My phone was shattered and i did a total replacement of the rear case and the screen. All went well except... the volume controls do not work. The silence button above it does, but the +- dont. They feel wrong when pressed. They don't make the clicking sound. Anyone a suggestion of what went wrong?

steven - Contestar

I had to replace the power flex cable, which means taking almost everything out. Scary! When I restarted, my power button and flash were fixed but my volume was the same as yours and my home button didn't work. :( That Touch ID cable and cover are from h#$l! Anyway, I went back in and everything is working now. Instead of doing them like in the photos and videos, I attached the silence button first and then the volume buttons. So when you put in the middle screw that holds them both in, the screw goes through volume first and then silence.

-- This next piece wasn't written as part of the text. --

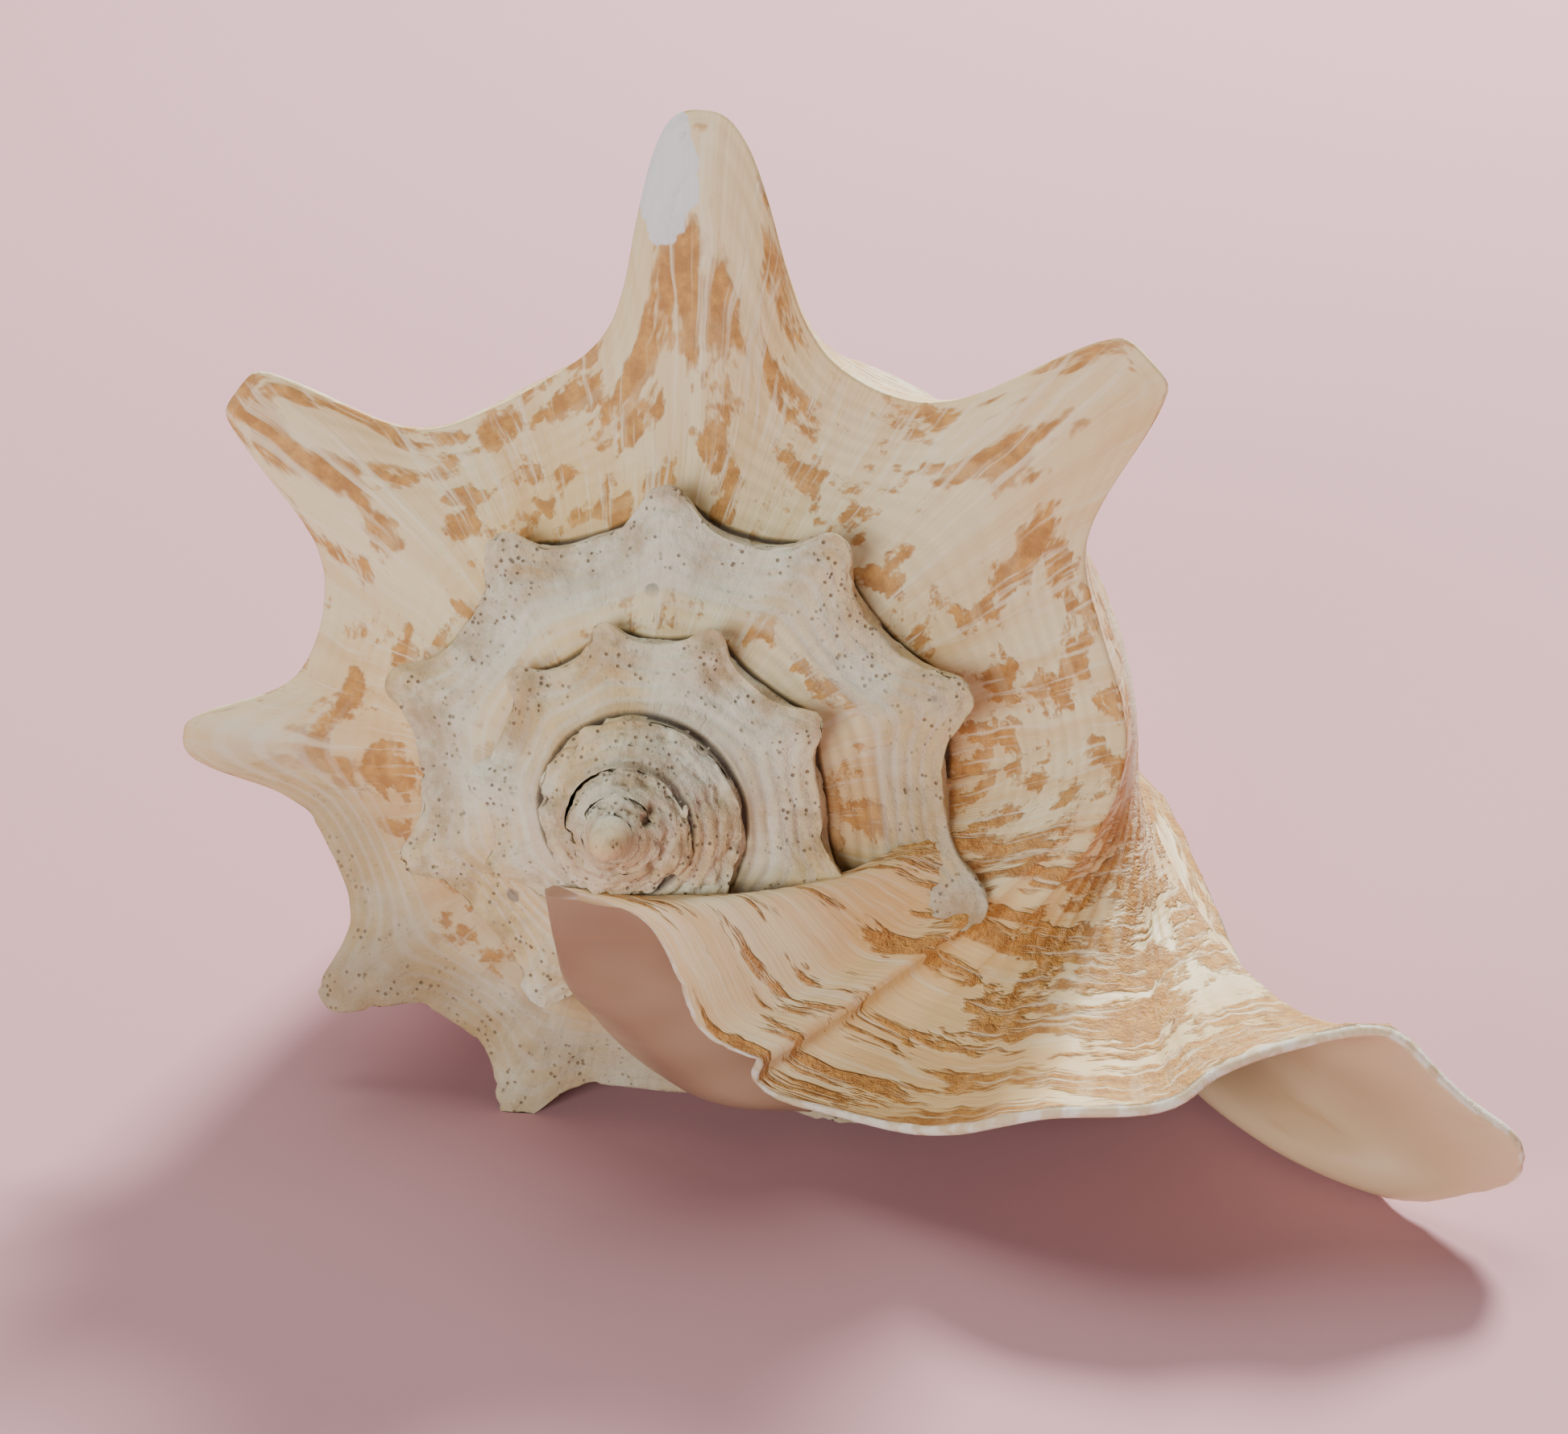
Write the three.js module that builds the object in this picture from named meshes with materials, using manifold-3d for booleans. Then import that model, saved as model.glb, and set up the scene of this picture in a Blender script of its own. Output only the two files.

Oh ya, ifixit is a great resource. Thanks!

Kim Mace - Contestar

I noticed one thing during my replacement that may affect others doing this repair. Upon reaching step 30 I noticed that my volume button bracket appeared to be bent slightly near the lower screw (the one toward the bottom of the case). Ultimately I had to bend the bracket to make the volume button work correctly. When I reassembled the bracket with the new buttons before bending it the - button would not come back fully to its normal position. After careful bending with a pair of needle nose pliers and the button worked correctly.

It is CRITICAL that you test your volume buttons and the ringer switch before you reassemble your phone!

che1991 - Contestar

Great guide, but I can’t get out the screw that is located between the volume up button and the mute switch! It is not stripped (at lease the head isn’t), any ideas?